PART 8: Experiment Guidelines

There will be 15 participants who are divided into 3 different groups.We will choose individuals who range from average speaking to poor skills in English. These individuals will be from various ethnic and cultural backgrounds in equal proportions in all the 3 groups so that error is minimized.

One of the three groups is the control group where the participants do not use any tools or techniques to help improve their pronunciation skills. The second group will use Google in order to better their pronunciation. The third group will be using Athena in order to help improve their pronunciation. After the experiment is run, we will test to see which group saw the most improvement in their performance. This is a between subjects study.

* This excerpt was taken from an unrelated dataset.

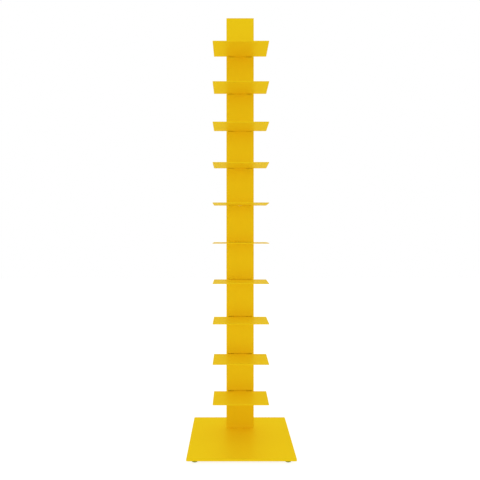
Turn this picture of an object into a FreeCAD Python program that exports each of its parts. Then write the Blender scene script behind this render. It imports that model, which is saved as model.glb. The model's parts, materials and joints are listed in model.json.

The factors which will remain constant are time spent on one project, the presentation itself, and day the experiment is conducted for participants.

PART 9: Fallback Plan

If the program does not work out fine, we can do some evaluation survey to all those participants talking about their feeling after perform the three programs separately. If the results for all participants set equal weight to our App and to the comparative App, we will just enlarge the population to do the survey again. One feature which we propose is that a user’s presentation should be able to be connected to the app so that pronunciation of words in the presentation can be taught to the user. Though it would be a good addition to the app, we feel that it is difficult to implement and hence can be justified as a risky feature. If, at the end, this feature does not work as intended, we are comfortable with removing this functionality. The reason behind doing so, is because this is not the main functionality of the app, it is simply an add on.